The dialogue ranged from ranting (the excision of 'fucking' would have lost 10 minutes of running time) which became tediously numbing well before the end, via relatively rational discussions with Taylor about results on the fields, the strength and weakness of opponents, and on to brief meetings with the chairmen of Leeds and Clough's previous club, Derby, as well as encounters with (I think) a changing-room kit-man. There were also a couple of little bursts of descriptive musing from the great man ('my favourite time of day.... the crowd shifts... gusts of confetti'), and I could have done with a few more of them to break up the stream of anger and sarcasm ('the grounds are full, the churches are empty').
These
latter might perhaps have offered scope for a display of wit or warm humour or just
anecdotes as a contrast to Clough's besetting bombast, but in fact they were in
shortish supply, and the fairly sparse audience around me – only one football
shirt in evidence - having shown initial appreciation of the sheer vitality of Clough
and the energy of the acting, became progressively muted, maybe numbed by the
bludgeoning effect of the script.
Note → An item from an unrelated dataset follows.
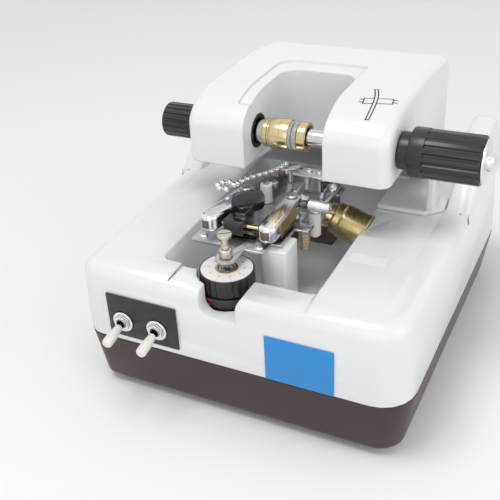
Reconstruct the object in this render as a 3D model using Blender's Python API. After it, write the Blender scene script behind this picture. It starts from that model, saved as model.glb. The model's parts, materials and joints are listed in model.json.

The end came abruptly, probably in
consequence of its being a cut-down version of Anders Lustgarten's original
script, and we filed out meekly.
I was left with approximately as many unanswered questions as at curtain-rise. The demons driving Clough on: were they primarily football-specific – the paramount requirement for results, the short-termism of club owners, the backstabbing from vested interests - or was he a man born with a larger-than-normal reservoir of both adrenalin and testosterone? Had no one foreseen the problem a new manager might have in stepping into the shoes of the legendary Don Revie? To what extent was Clough's display of ego-driven, supremacist management style the exception rather than the norm? What were the qualities other than ferocity that inspired adoration as well as loathing in those who surrounded him?
The most
successful aspect of the drama was the quality of the acting. Jamie Smelt played
two club chairmen and the kit-man, the former with a degree of bonhomie
underlaid by ruthlessness and the latter by means of head-shaking darts of
locker-room wisdom. David Chafer was assistant manager Peter Taylor, loyal friend
and confidant, playing the part as a man accustomed to picking up the pieces of
the firework next to him.
As that firework, Luke Dickson showed us both the glitter and the gunpowder – shouting, blustering, cod-philosophizing, a man obsessed. In the way he modulated his voice with that NE Yorkshire accent, he brought back to life for me after 40 years those Clough post-match TV interviews. The actor's variation in facial expression without resorting to stylized tics was as good as any I've ever seen on stage.